Something is very wrong with Knicks

Jalen Brunson and Karl-Anthony Towns of the New York Knicks in the fourth quarter against the Dallas Mavericks at Madison Square Garden on Monday. Credit: Jim McIsaac
The boos were raining down loudly and deservedly at Madison Square Garden. But if you listened closely, you’d swear you could hear the cacophonous laugh of Tom Thibodeau in the distance.
When the Knicks fired Thibodeau in the wake of the loss to the Indiana Pacers in the Eastern Conference finals, the edict was clear. There was another level to reach for the team.
But they couldn’t have imagined it was the level they hit Monday night against a skeleton-crew version of the Dallas Mavericks. They fell behind by 30 in the first half and were humiliated wire-to-wire in a 114-97 loss.
The task for Mike Brown is to lift the Knicks to the NBA Finals. So how to explain what the Knicks put on display?
They were embarrassed with Madison Square Garden chairman James Dolan seated in his usual front-row seat two weeks after going on the radio and saying, “We want to get to the Finals. And we should win the Finals. This is sports and anything can happen. But getting to the Finals we absolutely got to do. Winning the Finals, we should win.”
He might have had good reason to believe it at that time, but hours after that interview, the Knicks were destroyed by the Detroit Pistons. That was their fourth straight loss, and now they have lost nine of their last 11 games in dropping to 25-18. They were 29th in the NBA in defensive rating in the last 10 games before Monday.
Dolan’s close-up view ended after halftime as he did not return to his seat. That’s usually an ominous sign of a shake-up.
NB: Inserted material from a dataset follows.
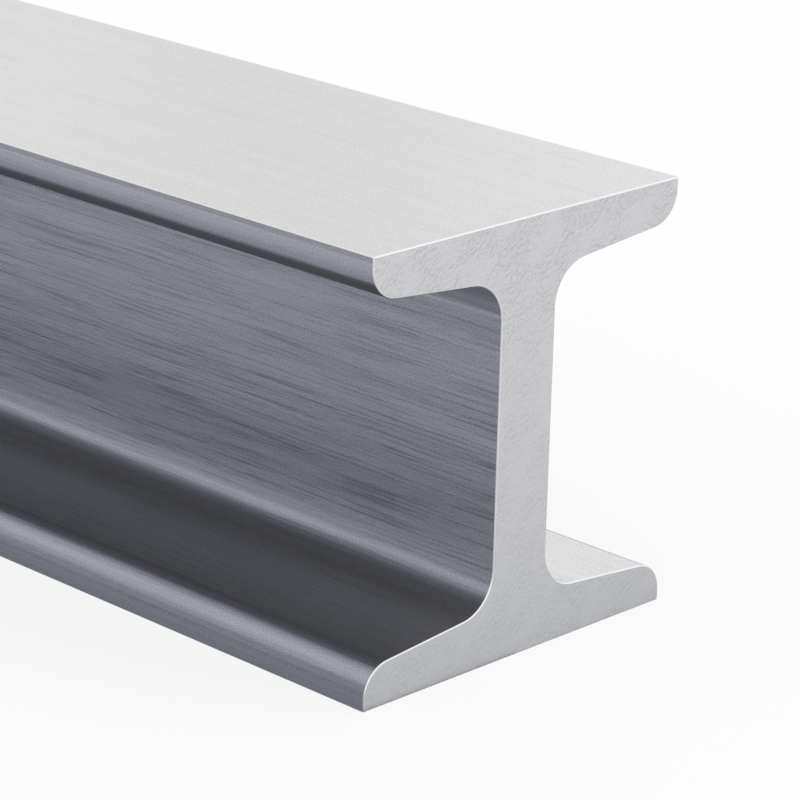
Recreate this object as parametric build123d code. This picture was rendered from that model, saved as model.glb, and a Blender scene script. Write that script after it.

“They scored 75 points in the first half,” Brown said. “Halftime, we usually do the clips and talk about technical X’s-and-O’s and all that crap that coaches do, teams do. There was nothing to be said at halftime. Except for lock in and . . . do your job.”
The thing is, even if the Knicks had won this game by 30, it might not have done anything to quell the troubles that have been brewing for some time. The defense has been abysmal. The effort has been questioned even by Brown. The Knicks have talked, rightly, about Karl-Anthony Towns’ failure to get back on defense in Sacramento and Mikal Bridges not hustling to retrieve a loose ball in the final seconds in Phoenix.
But getting hammered by the first-place Pistons is one thing. Three games ago, Brown called the loss in Sacramento the worst of the season. But this? Falling behind by 30 against an 18-26 Mavericks squad missing — take a deep breath, this is going to take a while — Anthony Davis, Kyrie Irving, PJ Washington, Dante Exum, D’Angelo Russell, Dereck Lively and Daniel Gafford is much harder to explain away.
The front office made moves to create an imposing starting lineup, but under Brown, the pieces just haven’t worked.
“There’s been a lot of things to pinpoint,” Jalen Brunson said. “But as a team, we know what we have to do. Either we do it, we care enough to do it, or we don’t.”
“It doesn’t matter when. It matters that it did happen,” Towns said. “So we’ve got to figure it out. And we have a special team and we’ve got a special opportunity and we can’t just let it go to waste.”
Towns and OG Anunoby were scoreless in the first quarter and the Knicks entered halftime serenaded by boos with a 28-point deficit after allowing 44 points in the second quarter.
Towns has been visibly frustrated much of the season and the franchise seems to be frustrated with him. That includes the fan base, as he exited to boos with 4:52 remaining and returned to boos just 29 seconds later after Mitchell Robinson picked up a pair of quick fouls.
Whispers around the league have begun to speculate about the possibility of the Knicks moving him. (According to one league source, the Knicks have not shopped Towns or brought him up with any teams.) His name surfaced when the Bucks and Knicks discussed the chance of a deal involving Giannis Antetokounmpo, but now league sources said talks have involved other teams, including Memphis, Orlando and Charlotte.
Towns is a five-time All-Star, and any of these deals outside of Antetokounmpo likely would mean a downgrade in talent. But with the influx of talent, the Knicks have lost something.
Could it get better by the time it really matters? Really, the only thing that matters is if the Knicks get deeper into the postseason than they did last season, when they reached the conference finals for the first time in a quarter-century. A month-long struggle would be forgotten if the Knicks could get through the Eastern Conference and into the NBA Finals.
The Knicks’ front office has made major moves during the last two years, but they always came when the team was on the rise. With the boos filling the Garden and the losses piling up, the question is: Will they wait for good times to return before making the next major move?
“At the end of the day, that’s the guys that have this jersey on,” Josh Hart said. “We have to go out there with a sense of urgency. At this point, 40 games in, normally you don’t put too much into struggles, because there’s highs and lows, but at this point we have to play desperate, because that’s what we are right now.”